We have cron jobs, which may kick in minutes, and we may have batch processing (for our data) which runs for hours, and which is often executed during midnight when servers are not subjected to daily load. All these give us days to insight. The data that we analyze could be days old, and we could react or take the wrong decision.

In the BigData world a true real time is indeed desired. Experts in the field often define near real time, as there is a few seconds delay. Why is this important?

If we have reports that analyze real-time or streamed data, we are able to detect opportunities and business intelligence immediately. This stands in stark contrast to legacy systems where we only get the aggregated data and where we need to wait for hours or days until the report is finished.

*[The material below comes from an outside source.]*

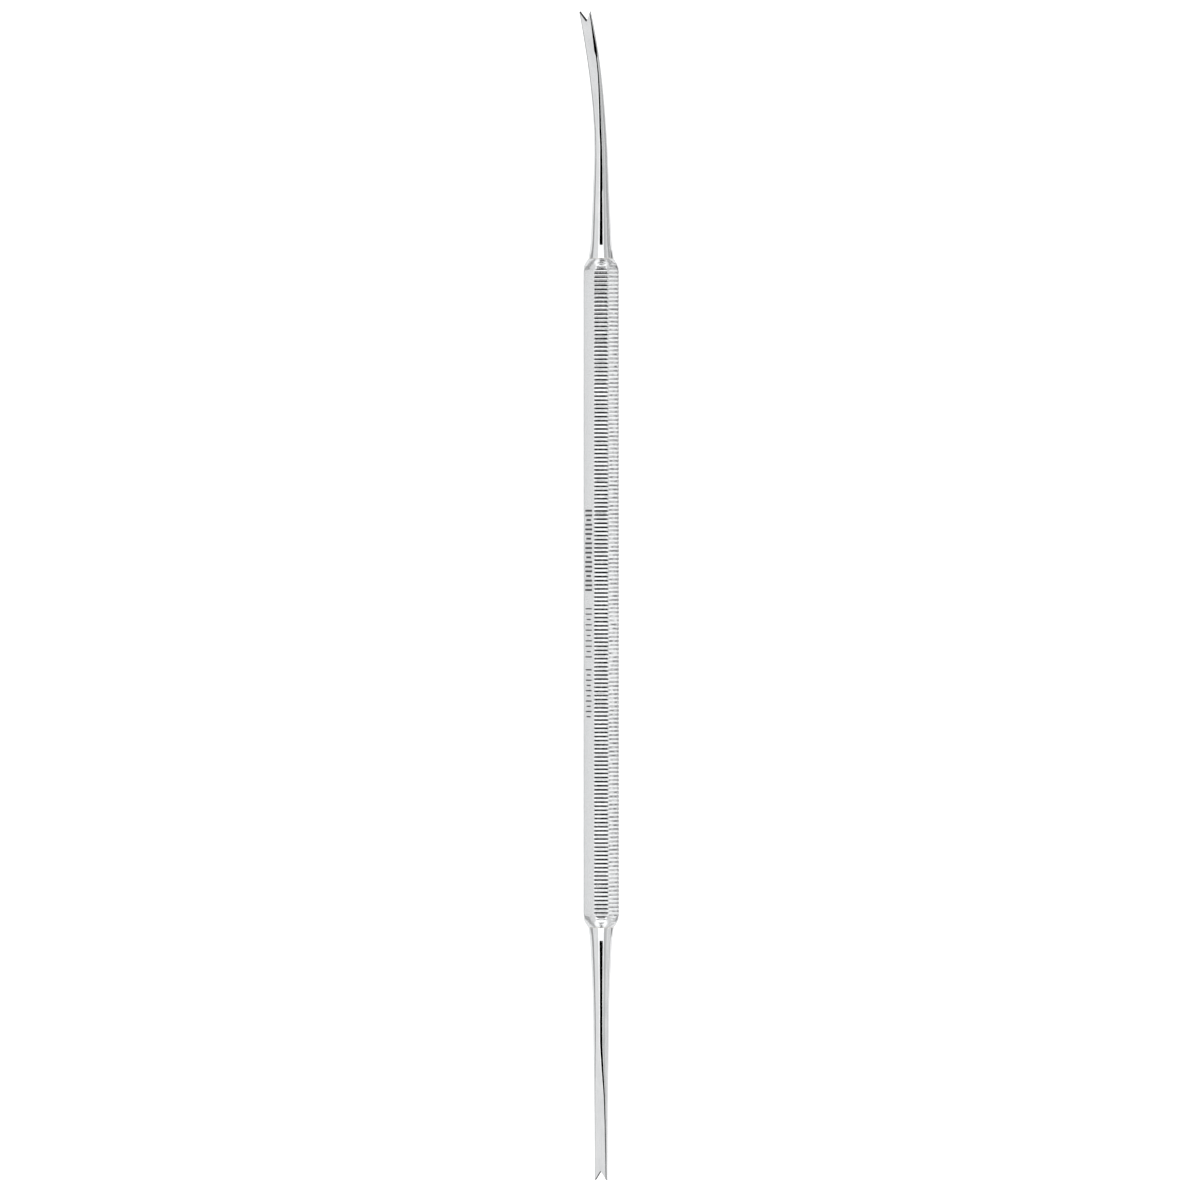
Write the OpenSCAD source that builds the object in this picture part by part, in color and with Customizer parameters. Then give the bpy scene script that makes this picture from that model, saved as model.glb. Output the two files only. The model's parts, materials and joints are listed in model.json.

Use Case 1: a website user registration flow with multiple steps. Imagine at least 10 steps. Imagine that, for each step, an event gets raised and that it ends up in our BigQuery database, as the user fills in their profile. With an append-only pattern these are no updates to a row, these are new rows in the BigQuery table. This means that, for the same user, we have multiple lines of entry, that each line contains a timestamp and that new column(s) are filled in. Insight could be generated under the form of a report to show why step3 takes longer than other steps and to understand what should be improved. This can be done using simple AVG() SQL statements. We will find that step3 has to do with choosing a country, and that it takes longer because the user needs to scroll through a list of countries which takes several seconds. We can improve the page, and recommend a pre-select operation of the country by virtue of the user's current IP address. Alternatively, at the very beginning of the drop-down, we could list the 5 most used countries by our platform end users. Having users quickly choose from the options means they complete the step and spend more time on key business pages.

This is just a use case, but on a traditional system we couldn't afford keeping all events, so we wouldn't have the data or the report to tell us something like our conclusions above.

Use Case 2: tracking our users email open and click habits. We may record every open and click of an email, and we may end up having an image of our users' habits. As a result, we could target them with the right message, at the right time. Using SQL analytics on our data, in the BigQuery database, we could find out that Alice usually opens emails at 9am, and that she usually purchases on our website, at 11am. Having this information, we could schedule an email 5 minutes before 9am, so that this email would be the first one the user receives in their Inbox. If Alice doesn't do the purchase, we could send an offer reminder later, at 11am. We assume that by then, the user would have probably taken a decision about it.

The two use cases described above can be done using simple SQL analytics on the data we stored in the most granular way possible.

As the data is stored when the event happened, analysts are able to run queries on BigQuery even without using third-party GUI tools that integrate with BigQuery, such as Tableau, Talend. BigQuery integrates with Google Docs as well, so the Excel-like experience for some small companies comes handy. Those who know SQL can directly write the queries on BigQuery and get immediate insight. They don't need to raise any request with the developers who implement the reports days later. Since BigQuery is managed by Google and runs on Google's infrastructure. Therefore, running out of resources is not an issue, as both the handling of petabytes of data and fast responses are present.

Conclusions

For a small company, it is important to have access to modern BigData tools without running a dedicated team for it. You only need to raise data events, to use a Middleware like FluentD to route data to multiple backends, and to have a backend like BigQuery for OLAP processing. You will run analytics immediately. BigQuery is a complementary database and does not replace traditional solutions. True benefits are no provisioning, no deploy, no maintenance, no more focus on large scale execution plan, no more running out of resources. What is most important is the fact that you will no longer throw away or aggregate old data, but, instead, you will focus on running the right analytics.